Bangsa Persia menyebut diri mereka Pars, yang berasal dari nama suku Arya asli mereka Parsa, dan bermukim di daerah yang mereka beri nama Parsua, yang dibatasi oleh Sungai Tigris di barat dan Teluk Persia di timur. Tempat ini menjadi wilayah pusat mereka pada masa Kekaisaran Akhemenia. Dari daerah inilah Koresh Agung (Koresh II dari Persia) pada akhirnya muncul dan mengalahkan bangsa Mede, Lydia, dan Babilonia, membuka jalan untuk penaklukan selanjutnya ke Mesir dan Asia Kecil.
Pada puncak kejayaannya setelah penaklukan Mesir, kekaisaran ini menempati wilayah seluas kira-kira 8 juta km2, meliputi tiga benua: Asia, Afrika dan Eropa. Pada wilayah terluasnya, kekaisaran ini juga meliputi wilayah yang kini menjadi Iran, Turki, sebagian Asia Tengah, Pakistan, Thrakia dan Makedonia, sebagian besar daerah pesisir Laut Hitam, Afghanistan, Irak, Arab Saudi utara, Yordania, Israel, Lebanon, Suriah, serta semua pusat pemukiman di Mesir kuno hingga ke barat sejauh Libya. Dalam sejarah Barat, Kekaisaran Akhemenia disebutkan sebagai musuh negara-negara kota Yunani selama Perang Yunani-Persia. Kekaisaran ini juga terkenal karena emansipasi terhadap terhadap perbudakan termasuk pembebasan bangsa Yahudi dari pembuangan ke Babilonia dan karena membangun infrastruktur seperti sistem pos, sistem jalan, dan penggunaan bahasa resmi di seluruh wilayah kekuasaannya. Kekaisaran ini menerapkan adminsitrasi birokrasi terpusat di bawah pimpinan Kaisar serta memiliki pasukan militer profesional dan pasukan wajib militer yang besar, mengilhami perkembangan serupa di kekaisaran-kekaisaran lain pada masa selanjutnya.

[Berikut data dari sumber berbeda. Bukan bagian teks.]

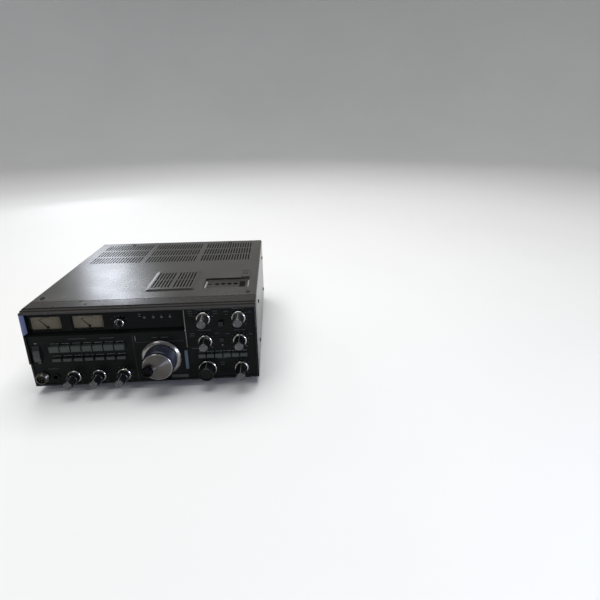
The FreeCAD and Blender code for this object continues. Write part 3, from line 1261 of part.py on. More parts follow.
# Pan head screws of the covers.
def screws():
    members = []

    def screw(name, x, y, z, way, head_x="0", head_z="0"):
        shank = rod(f"{name}_shank", x, y, z, "screw_radius", "screw_length", way)
        head = rod(f"{name}_head", f"{x} + {head_x}", y, f"{z} + {head_z}",
                   "screw_head_radius", "screw_head", way)
        members.append(joined(name, shank, head))

    for side in ("-", ""):
        tag = "left" if side else "right"
        for place_name in ("front", "rear"):
            screw(f"{place_name}_{tag}_screw", f"{side}{place_name}_screw_x",
                  f"{place_name}_screw_y", "case_height + screw_head", "down")
        for step in range(2):
            for level in ("side", "low"):
                screw(f"{level}_{tag}_{step}_screw", f"{side}(half_width + screw_head)",
                      f"side_screw_y + {step} * side_screw_pitch", f"{level}_screw_height",
                      "right" if side else "left")
    group("screws", members)


front_bezel()
front_panel()
display_window()
keys()
power_rocker()
for step, (ring_name, knob_name) in enumerate(PAIRS):
    knob_pair(ring_name, knob_name, step)
for knob_name, (x, z) in RIGHT_KNOBS.items():
    turned_knob(knob_name, x, z, "knob_skirt_radius", "knob_radius", "knob_cap_radius",
                "tall_knob_length" if knob_name == "offset_knob" else "knob_length")
turned_knob("channel_knob", "knob_column_one", "knob_row_low", "channel_skirt_radius",
            "channel_radius", "channel_cap_radius", "channel_length", dish="channel_dish")
turned_knob("meter_selector_knob", "selector_x", "selector_height", "selector_skirt_radius",
            "selector_radius", "selector_cap_radius", "selector_length",
            seat="window_set_back", reach="selector_reach")
tuning_dial()
mic_connector()
phones_jack()
meter_housings()
meter_needle("signal_meter_needle", "meter_one_x")
meter_needle("tuning_meter_needle", "meter_two_x")
control_bank()
chassis()
circuit_boards()
power_transformer()
speaker()
control_well()
hatch_lid()
top_cover()
bottom_cover()
rear_panel()
heat_sink()
rear_sockets()
feet()
screws()
doc.recompute()

faults = [f"{thing.Label}: {thing.State}" for thing in doc.Objects
          if "Invalid" in thing.State or "Error" in thing.State]
for thing in nodes:
    if thing.Shape.isNull() or not thing.Shape.isValid() or not thing.Shape.Solids:
        faults.append(f"{thing.Label}: bad shape")
if faults:
    raise SystemExit("\n".join(faults))
for thing in nodes:
    thing.Shape.exportStep(f"parts/{thing.Label}.step")
    print(thing.Label, len(thing.Shape.Solids), round(thing.Shape.Volume, 1))
print(len(nodes), "nodes")
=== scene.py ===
"""Finishes, small parts, prints and studio of a desktop amateur radio transceiver.

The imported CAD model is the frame.  Lengths in the classes are millimetres, measured as the part's
source measures them: x from the middle of the case, y back from the bezel's face, z up from the
underside of the case.  Meshes are stored in metres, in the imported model's frame.
"""

import logging
import math
from dataclasses import dataclass, field, replace
from enum import Enum
from typing import Any, Iterable, NamedTuple, Optional, Sequence

import bmesh
import bpy
from mathutils import Matrix, Vector


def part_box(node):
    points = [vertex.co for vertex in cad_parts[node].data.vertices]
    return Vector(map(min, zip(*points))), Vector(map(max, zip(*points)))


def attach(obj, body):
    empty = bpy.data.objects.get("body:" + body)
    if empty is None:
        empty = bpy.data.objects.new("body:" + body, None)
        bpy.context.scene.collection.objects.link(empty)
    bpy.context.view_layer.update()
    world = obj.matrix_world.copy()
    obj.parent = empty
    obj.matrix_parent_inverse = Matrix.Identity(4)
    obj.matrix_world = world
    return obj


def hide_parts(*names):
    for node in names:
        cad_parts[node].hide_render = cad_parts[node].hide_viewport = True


# Short names for the types that most makers take or give
Mesh = bpy.types.Mesh
Tree = bpy.types.NodeTree
Socket = bpy.types.NodeSocket

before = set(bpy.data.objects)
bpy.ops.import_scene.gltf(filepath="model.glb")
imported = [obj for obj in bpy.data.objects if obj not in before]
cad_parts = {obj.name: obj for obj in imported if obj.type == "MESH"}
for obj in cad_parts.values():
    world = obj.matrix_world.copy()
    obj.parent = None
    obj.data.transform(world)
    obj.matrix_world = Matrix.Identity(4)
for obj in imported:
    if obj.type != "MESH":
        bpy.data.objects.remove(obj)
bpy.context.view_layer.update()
LOG = logging.getLogger("transceiver")

MM = 0.001
LIP = 2.6                                           # the cheeks' lip in front of the bezel's face
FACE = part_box("front_bezel")[0].y + LIP * MM        # the bezel's face, in the frame
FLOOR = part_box("feet")[1].z                         # the underside of the case, in the frame
PANEL = 1.0                                         # front of the black panel
WINDOW = 8.0                                        # front of the smoked window
INK_THICK = 0.04                                    # how far printed ink stands up
DIGIT_SHARE = 0.72                                  # a digit's height over the size of its type


def at(x: float, y: float, z: float) -> Vector:
    """Turn case millimetres into a point of the frame, in metres.

    Args:
        x: across, from the middle of the case.
        y: back from the bezel's face.
        z: up from the underside of the case.

    Returns:
        The point in metres.
    """
    return Vector((x * MM, FACE + y * MM, FLOOR + z * MM))


class Seat(NamedTuple):
    """Where a CAD node is, in case millimetres: its middle and its half width."""

    x: float
    z: float
    half: float


def seat_of(node: str) -> Seat:
    """Measure a CAD node.

    Args:
        node: the node's name.

    Returns:
        Its middle across and up, and half its width.
    """
    low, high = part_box(node)
    return Seat((low.x + high.x) / 2 / MM, ((low.z + high.z) / 2 - FLOOR) / MM,
                (high.x - low.x) / 2 / MM)


class Way(Enum):
    """Which way a piece's own axis points, and which way its own x runs."""

    FRONT = ((0, -1, 0), (1, 0, 0))
    REAR = ((0, 1, 0), (-1, 0, 0))
    UP = ((0, 0, 1), (1, 0, 0))
    DOWN = ((0, 0, -1), (1, 0, 0))
    LEFT = ((-1, 0, 0), (0, -1, 0))
    RIGHT = ((1, 0, 0), (0, 1, 0))

    def matrix(self, spot: Vector) -> Matrix:
        """Make the matrix that takes a mesh in its own millimetres to its place.

        Args:
            spot: where the mesh's own origin goes, in metres.

        Returns:
            The matrix.
        """
        along, across = (Vector(direction) for direction in self.value)
        turn = Matrix((across, along.cross(across), along)).transposed().to_4x4()
        return Matrix.Translation(spot) @ turn @ Matrix.Scale(MM, 4)


# Finishes

def linear(code: str, alpha: float = 1.0) -> tuple[float, float, float, float]:
    """Turn an sRGB hex value into linear colour, by the standard's own curve.

    Args:
        code: six hex digits after a #.
        alpha: the fourth value.

    Returns:
        Red, green, blue and alpha.
    """
    parts = [int(code[i:i + 2], 16) / 255 for i in (1, 3, 5)]
    red, green, blue = (part / 12.92 if part <= 0.04045 else ((part + 0.055) / 1.055) ** 2.4
                        for part in parts)
    return (red, green, blue, alpha)


def add_node(tree: Tree, kind: str, links: Optional[dict[Any, Any]] = None,
             **settings: Any) -> bpy.types.Node:
    """Add a node with its settings and links.

    Args:
        tree: the tree that the node goes into.
        kind: the node's type.
        links: socket name or number to a value, or to the socket that feeds it.
        settings: the node's own properties.

    Returns:
        The node.
    """
    made = tree.nodes.new(kind)
    for name, value in settings.items():
        setattr(made, name, value)
    for name, value in (links or {}).items():
        if isinstance(value, Socket):
            tree.links.new(value, made.inputs[name])
        else:
            made.inputs[name].default_value = value
    return made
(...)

Menurut pandangan tradisional, wilayah Kekaisaran Akhemenia yang amat luas dan keragaman etnokulturalnya yang luar biasa pada akhirnya menjadi kerugian karena penyerahan kekuasaan kepada pemerintah lokal pada akhirnya melemahkan otoritas pusat milik raja, membuat banyak energi dan sumber daya terbuang akibat harus menghentikan pemberontakan lokal. Ini menjelaskan mengapa ketika Aleksander Agung (Aleksander III dari Makedpnia) menginvasi Persia pada tahun 334 SM, dia menghadapi suatu kekaisaran terpecah belah dengan pemimpin yang lemah, mudah untuk dihancurkan. Akan tetapi, sudut pandang ini ditentang oleh beberapa sejarawan modern yang berpendapat bahwa Kekaisaran Akhemenia tidak menderita krisis semacam itu pada masa Aleksander, dan bahwa hanya kericuhan pergantian kekuasaan internal yang terjadi di dalam keluarga Akhemenid yang pernah hampir melemahkan kekaisaran. Aleksander, yang merupakan pengagum Koresh Agung, pada akhirnya menyebabkan keruntuhan dan perpecahan kekaisaran sekitar tahun 330 SM, membuatnya terbagi menjadi Kerajaan Ptolemaik dan Kekaisaran Seleukia, selain juga wilayah-wilayah kecil lainnya yang memedekakan diri pada masa itu. Akan tetapi, kebudayaan Iran di dataran tinggi tengah tetap berkembang dan pada akrhinya kembali berkuasa pada abad ke-2 SM.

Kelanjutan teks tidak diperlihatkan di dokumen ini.